The next song, “Laboratorio Cristalitos (Little Laboratory Crystals)” has a funny little intro sample and is probably the fastest thing on the album, the closest thing to a blast beat. Being a short song, it provides a couple of kicks but isn’t really worth dwelling on, so enter “Division Del Norte (Northern Division)”, the highlight of the album. With an easy-going verse and heavy sing along chorus (if you could ever consider death metal sing along material), “Northern Division” has some dangerously catchy riffs and is definitely one of the songs the listener will come back for, outstanding work from the “Mexican” madmen.
Next on the list is “Marcha De Odio (March of Hate)”, which from the beginning spoken intro doesn’t let go of the listener. Although catchy – just like the rest of the album – “March of Hate” has something more to it. The bass and drums verses perfectly compliment the pummelling development of the song. The album further delights the aural senses as it serves up “Anti Castro”, another hard hitting yet extremely catchy (at times) song that satirizes American-Cuban relations. When I say Brujeria are crazy, I mean they are CRAZY!
Continuing the nice flow of the album is the evil “Guiden A Los Ninos (Take Care of the Children)” and the crushing “El Bajon (Crashing)”, the latter being a hilarious outlook on the extremities of narcotic consumption. At one point it introduces samples/vocals of incoherent drug abusers and their ramblings. Only Brujeria could write something like this. Just when you’re ready to start shooting up yourself as effect of Brujeria’s dementedness you’re offered another slap of deranged inspiration, this time referring to “Mecosaurio (Cumasaurus)”, a song testifying to men’s desperate need to unload, I’ll spare the details and move on to their next song, “El Desmadre (Total Chaos)”. Thankfully the song title is sufficient enough a description of the track’s chaotic nature. Last but not least, we have the ominous “Sida De La Mente (A.I.D.s of the Mind)”. A brutal track elaborating on the paralysing effects of organised religion on the weak minded, it blossoms from a silent bass laden verse to a fast paced slice of death metal with tribal drumming and humongous riffs, it’s hard to imagine this album ending in a better way.

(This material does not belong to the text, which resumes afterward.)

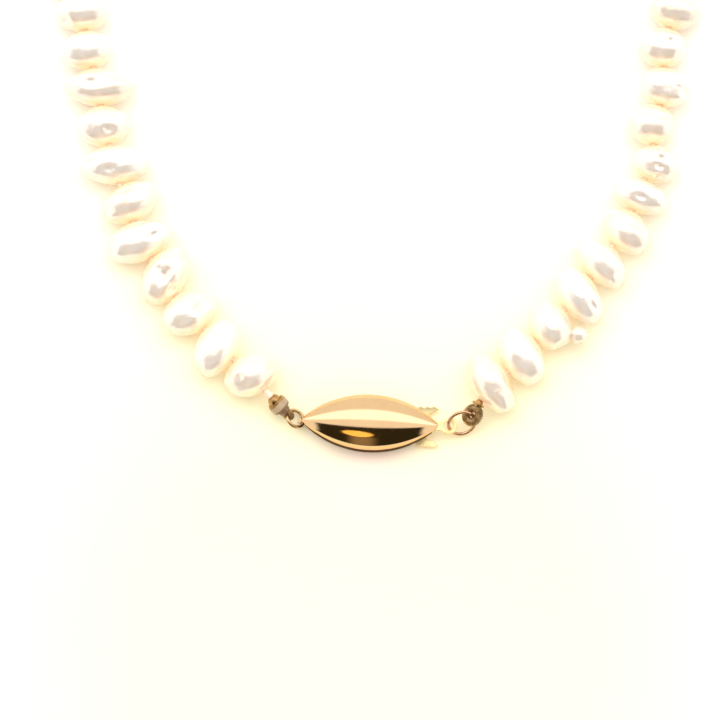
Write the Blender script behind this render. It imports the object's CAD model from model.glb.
"""A necklace of baroque pearls with a gold marquise clasp, closed and lying on a pale surface.

The clasp is in front, along X; the strands run away along Y; Z is up. Sizes are in millimetres, and MM
turns them into Blender's metres. Only the camera's distance, the lights and Subsurface_Scale are in metres.
"""

import math

import bmesh
import bpy
from mathutils import Matrix, Vector, noise


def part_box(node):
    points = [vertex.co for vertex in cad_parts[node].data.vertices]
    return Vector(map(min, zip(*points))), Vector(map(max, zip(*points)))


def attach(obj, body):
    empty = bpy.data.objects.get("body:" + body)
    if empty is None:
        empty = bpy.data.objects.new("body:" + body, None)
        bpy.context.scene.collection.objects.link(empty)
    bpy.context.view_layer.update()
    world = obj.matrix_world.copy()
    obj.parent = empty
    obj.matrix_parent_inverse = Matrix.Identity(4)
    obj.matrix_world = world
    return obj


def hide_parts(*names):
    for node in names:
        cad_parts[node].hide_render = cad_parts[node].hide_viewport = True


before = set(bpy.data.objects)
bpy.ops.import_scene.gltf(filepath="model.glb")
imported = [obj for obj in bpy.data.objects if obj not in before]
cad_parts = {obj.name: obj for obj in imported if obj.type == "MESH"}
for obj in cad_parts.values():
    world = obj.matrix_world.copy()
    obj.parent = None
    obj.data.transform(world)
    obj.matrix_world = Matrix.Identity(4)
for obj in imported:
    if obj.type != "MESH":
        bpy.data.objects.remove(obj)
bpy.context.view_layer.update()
MM = 0.001
LEFT, RIGHT = 0, 1
SIDES = ["left", "right"]


# ---- the strand's route, as in the CAD
THREAD_Z = 2.5
PEARL_GAP = 0.2
PEARL_HEIGHT = 5.0
SINGLE_PEARLS = 12
PEARL_GROUPS = 10
GROUP_SIZE = 3
PEARLS = SINGLE_PEARLS + GROUP_SIZE * PEARL_GROUPS
ROUTE_STEPS = 16
ROUTES = [
    [(-9.0, 0.4), (-11.7, 2.9), (-17.2, 7.9), (-22.8, 14.0), (-27.1, 20.8), (-30.1, 28.7), (-32.7, 38.6),
     (-35.6, 49.5), (-39.0, 62.7), (-41.6, 78.3), (-42.5, 95.0), (-43.0, 111.0), (-41.0, 127.5),
     (-35.5, 142.5), (-26.5, 155.0), (-14.5, 163.5), (-0.15, 166.5), (14.2, 163.5)],
    [(9.6, -0.2), (12.1, 2.9), (16.7, 8.1), (21.6, 14.2), (26.1, 20.8), (29.4, 28.3), (31.0, 37.4),
     (31.8, 47.4), (34.3, 61.2), (38.7, 76.7), (42.5, 93.0), (43.0, 110.0), (41.0, 127.0), (35.5, 142.5),
     (26.5, 155.0), (14.5, 163.5), (0.15, 166.5), (-14.2, 163.5)],
]
# (length along the thread, thickness, width, shift outwards, turn in degrees) of the pearls by the clasp
NEAR_PEARLS = [
    [(4.7, 4.7, 5.9, -0.2, -18), (4.8, 4.7, 6.7, 0.5, 18), (4.9, 4.9, 6.4, -0.1, -12),
     (5.0, 4.8, 6.9, -0.3, 22), (4.5, 4.6, 7.0, 0.4, -6), (4.3, 4.4, 6.5, -0.5, 8),
     (4.8, 4.5, 7.2, -0.1, -14), (4.3, 4.6, 6.0, 0.1, -6), (4.4, 4.3, 7.3, -0.3, -12),
     (4.4, 4.4, 5.9, 0.3, -6), (4.3, 4.5, 6.2, -0.2, -6), (4.4, 4.4, 6.6, 0.3, 3)],
    [(4.3, 4.3, 7.2, -0.4, -14), (4.5, 4.6, 6.8, -0.2, -16), (4.6, 4.6, 5.6, -0.1, -20),
     (4.5, 4.4, 6.9, 0.1, -17), (4.2, 4.2, 7.1, -0.2, -10), (4.5, 4.5, 5.8, 0.5, -14),
     (3.6, 3.7, 6.3, 0.2, 0), (4.0, 4.2, 5.1, 0.8, 0), (4.4, 4.6, 5.2, -0.6, 5),
     (4.3, 4.4, 5.9, 0.3, -6), (4.4, 4.5, 5.6, -0.4, 4), (4.2, 4.3, 6.0, 0.4, -3)],
]
# the small pearl grown onto the third one on the right: along the thread, outwards, and its radius
NUB_PEARL, NUB_AT, NUB_R = 2, (1.3, 3.1), 1.0


def point(x, y, z=0.0):
    """A place given in millimetres."""
    return Vector((x, y, z)) * MM


def around(count):
    """Angles spaced evenly round a circle."""
    return [2 * math.pi * k / count for k in range(count)]


def between(p, i, t):
    """A place on the smooth curve through points i and i + 1."""
    a, b, c, d = (Vector(p[i + k]) for k in (-1, 0, 1, 2))
    bend = 2 * a - 5 * b + 4 * c - d
    return 0.5 * (2 * b + (c - a) * t + bend * t * t + (3 * b - a - 3 * c + d) * t**3)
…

From start to stop, “Brujerizmo” provides the listener with thrills and chills, bangs and crashes and more catchy, head-banging moments than you can shake a bloodied machete at, but it’s no “Matando Gueros”. Anyone looking for the aural carnage of “Matando Gueros”, or even “Razr Oidiada” will be left with a strong bitter taste in their mouth, but those looking for a much more mature and alternative Brujeria will be foaming at the mouth for more. So, get crashing!